STORED RECORDS |
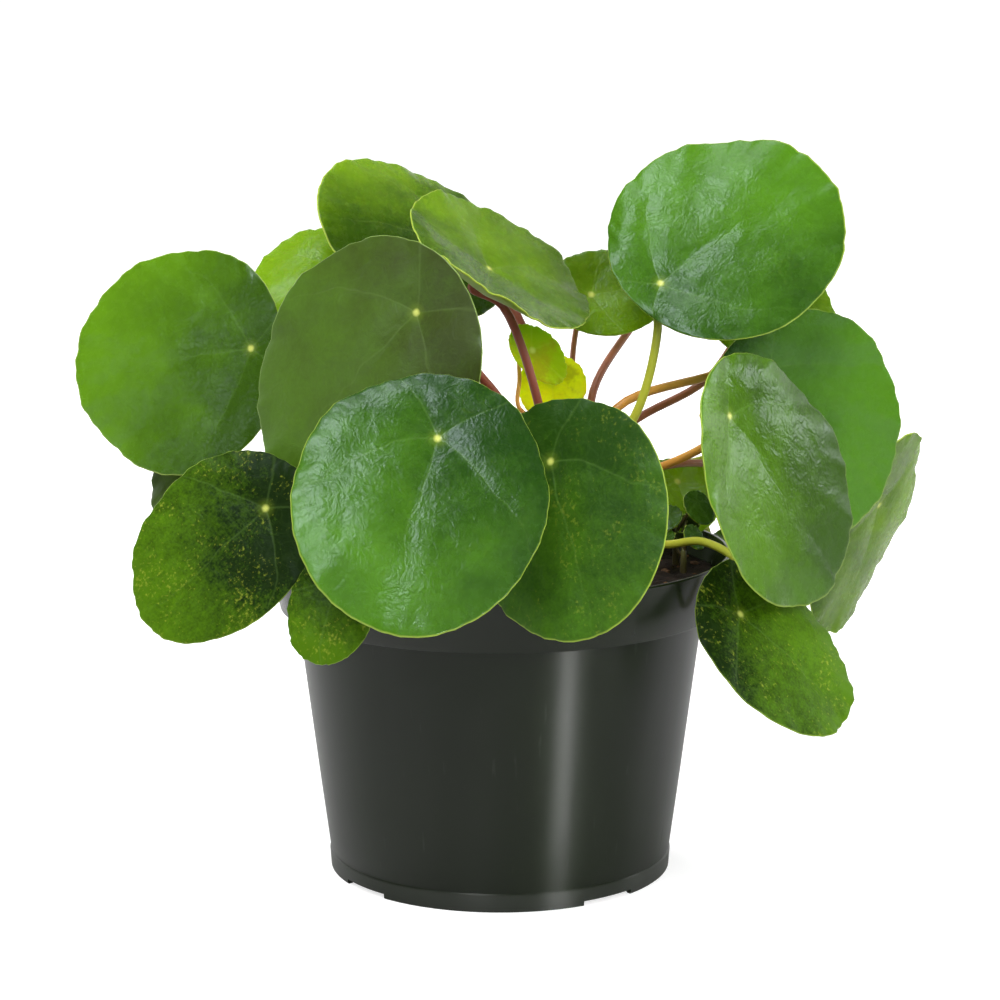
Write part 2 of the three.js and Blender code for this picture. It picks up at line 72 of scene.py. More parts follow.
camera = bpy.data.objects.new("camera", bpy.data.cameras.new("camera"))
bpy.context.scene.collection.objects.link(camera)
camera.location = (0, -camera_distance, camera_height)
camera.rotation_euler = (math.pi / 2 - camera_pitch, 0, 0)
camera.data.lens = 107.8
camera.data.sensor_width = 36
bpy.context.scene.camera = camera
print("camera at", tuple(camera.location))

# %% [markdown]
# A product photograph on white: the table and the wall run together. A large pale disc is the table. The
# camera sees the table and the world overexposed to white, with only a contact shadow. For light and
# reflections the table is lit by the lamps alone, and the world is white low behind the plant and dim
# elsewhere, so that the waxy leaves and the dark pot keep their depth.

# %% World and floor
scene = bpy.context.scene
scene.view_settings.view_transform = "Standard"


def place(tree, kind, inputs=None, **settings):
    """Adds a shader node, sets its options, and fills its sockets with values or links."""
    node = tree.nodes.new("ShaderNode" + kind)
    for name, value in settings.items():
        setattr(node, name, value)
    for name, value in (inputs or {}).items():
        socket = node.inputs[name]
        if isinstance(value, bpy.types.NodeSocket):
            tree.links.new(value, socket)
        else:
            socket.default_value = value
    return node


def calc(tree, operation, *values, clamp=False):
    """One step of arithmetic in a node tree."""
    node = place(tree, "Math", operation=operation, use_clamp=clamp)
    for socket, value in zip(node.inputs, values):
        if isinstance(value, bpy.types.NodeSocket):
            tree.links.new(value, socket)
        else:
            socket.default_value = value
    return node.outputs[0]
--
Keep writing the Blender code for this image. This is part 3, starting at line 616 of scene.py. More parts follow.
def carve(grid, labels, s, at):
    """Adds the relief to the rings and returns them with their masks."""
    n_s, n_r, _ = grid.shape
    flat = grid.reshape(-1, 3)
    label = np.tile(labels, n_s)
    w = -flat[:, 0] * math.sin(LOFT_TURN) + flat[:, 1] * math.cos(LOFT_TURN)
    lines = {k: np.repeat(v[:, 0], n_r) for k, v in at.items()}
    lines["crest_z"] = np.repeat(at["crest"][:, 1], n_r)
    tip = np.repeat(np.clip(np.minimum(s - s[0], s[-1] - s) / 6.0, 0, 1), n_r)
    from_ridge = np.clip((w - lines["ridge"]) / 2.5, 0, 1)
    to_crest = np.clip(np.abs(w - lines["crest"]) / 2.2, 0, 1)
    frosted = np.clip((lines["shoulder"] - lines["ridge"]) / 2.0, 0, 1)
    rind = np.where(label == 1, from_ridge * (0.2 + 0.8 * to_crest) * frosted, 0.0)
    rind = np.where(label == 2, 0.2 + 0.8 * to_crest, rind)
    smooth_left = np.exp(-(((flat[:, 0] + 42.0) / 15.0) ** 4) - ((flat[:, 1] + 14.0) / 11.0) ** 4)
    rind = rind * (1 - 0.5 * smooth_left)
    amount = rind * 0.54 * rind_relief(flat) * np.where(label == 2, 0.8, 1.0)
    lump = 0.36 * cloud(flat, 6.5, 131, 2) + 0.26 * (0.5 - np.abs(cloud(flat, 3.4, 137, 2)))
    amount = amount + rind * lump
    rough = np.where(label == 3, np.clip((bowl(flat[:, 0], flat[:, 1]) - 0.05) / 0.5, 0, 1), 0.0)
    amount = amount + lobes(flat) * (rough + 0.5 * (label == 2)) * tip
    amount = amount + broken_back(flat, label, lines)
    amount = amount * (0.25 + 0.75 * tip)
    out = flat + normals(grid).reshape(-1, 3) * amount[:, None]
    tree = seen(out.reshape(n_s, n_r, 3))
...
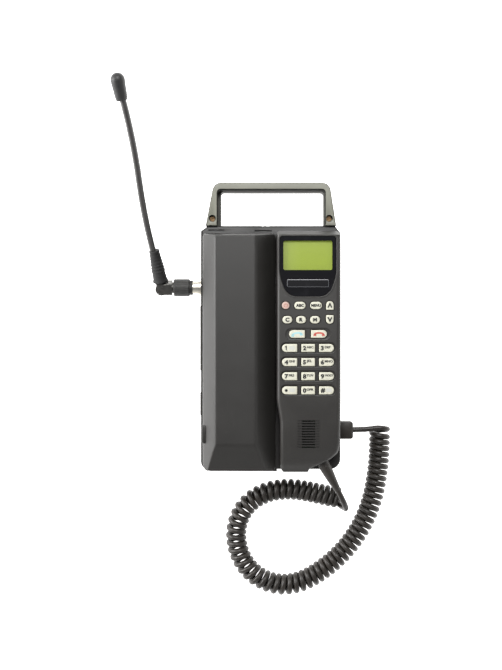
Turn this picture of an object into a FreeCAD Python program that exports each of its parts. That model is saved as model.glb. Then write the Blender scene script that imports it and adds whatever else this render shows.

EXERCISE OBJECTIVE |
Out of the preceding entries, pull every line containing the string "scene".

FULL OUTPUT |
Write part 2 of the three.js and Blender code for this picture. It picks up at line 72 of scene.py. More parts follow.
bpy.context.scene.collection.objects.link(camera)
bpy.context.scene.camera = camera
scene = bpy.context.scene
scene.view_settings.view_transform = "Standard"
Keep writing the Blender code for this image. This is part 3, starting at line 616 of scene.py. More parts follow.
Turn this picture of an object into a FreeCAD Python program that exports each of its parts. That model is saved as model.glb. Then write the Blender scene script that imports it and adds whatever else this render shows.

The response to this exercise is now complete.